Material provided »

• • • • • • •

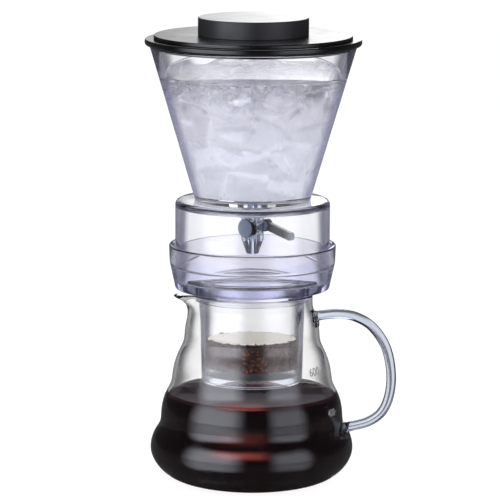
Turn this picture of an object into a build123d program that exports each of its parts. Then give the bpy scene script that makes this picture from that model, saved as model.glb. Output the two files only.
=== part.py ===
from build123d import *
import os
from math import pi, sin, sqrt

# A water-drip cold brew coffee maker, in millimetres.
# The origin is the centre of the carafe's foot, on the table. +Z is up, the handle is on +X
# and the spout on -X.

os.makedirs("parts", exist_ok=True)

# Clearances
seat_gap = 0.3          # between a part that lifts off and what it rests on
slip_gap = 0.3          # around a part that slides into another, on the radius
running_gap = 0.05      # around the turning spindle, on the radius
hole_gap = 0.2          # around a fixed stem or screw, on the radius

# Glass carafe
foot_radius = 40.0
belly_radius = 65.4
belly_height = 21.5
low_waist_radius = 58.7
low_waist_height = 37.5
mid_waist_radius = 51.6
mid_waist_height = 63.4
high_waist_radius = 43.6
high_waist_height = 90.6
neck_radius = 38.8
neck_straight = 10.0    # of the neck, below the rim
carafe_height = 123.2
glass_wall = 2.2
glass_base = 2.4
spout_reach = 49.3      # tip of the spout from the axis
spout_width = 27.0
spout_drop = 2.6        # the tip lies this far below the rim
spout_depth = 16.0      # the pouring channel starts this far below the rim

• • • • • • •

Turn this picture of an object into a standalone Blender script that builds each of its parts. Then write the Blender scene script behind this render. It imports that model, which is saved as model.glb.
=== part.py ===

• • • • • • •

Brief »
Starting at the line that holds "Turn this picture of an object into a build123d", copy each line exactly and stop after the line that holds "hole_gap = 0.2".

Complete answer »
Turn this picture of an object into a build123d program that exports each of its parts. Then give the bpy scene script that makes this picture from that model, saved as model.glb. Output the two files only.
=== part.py ===
from build123d import *
import os
from math import pi, sin, sqrt

# A water-drip cold brew coffee maker, in millimetres.
# The origin is the centre of the carafe's foot, on the table. +Z is up, the handle is on +X
# and the spout on -X.

os.makedirs("parts", exist_ok=True)

# Clearances
seat_gap = 0.3          # between a part that lifts off and what it rests on
slip_gap = 0.3          # around a part that slides into another, on the radius
running_gap = 0.05      # around the turning spindle, on the radius
hole_gap = 0.2          # around a fixed stem or screw, on the radius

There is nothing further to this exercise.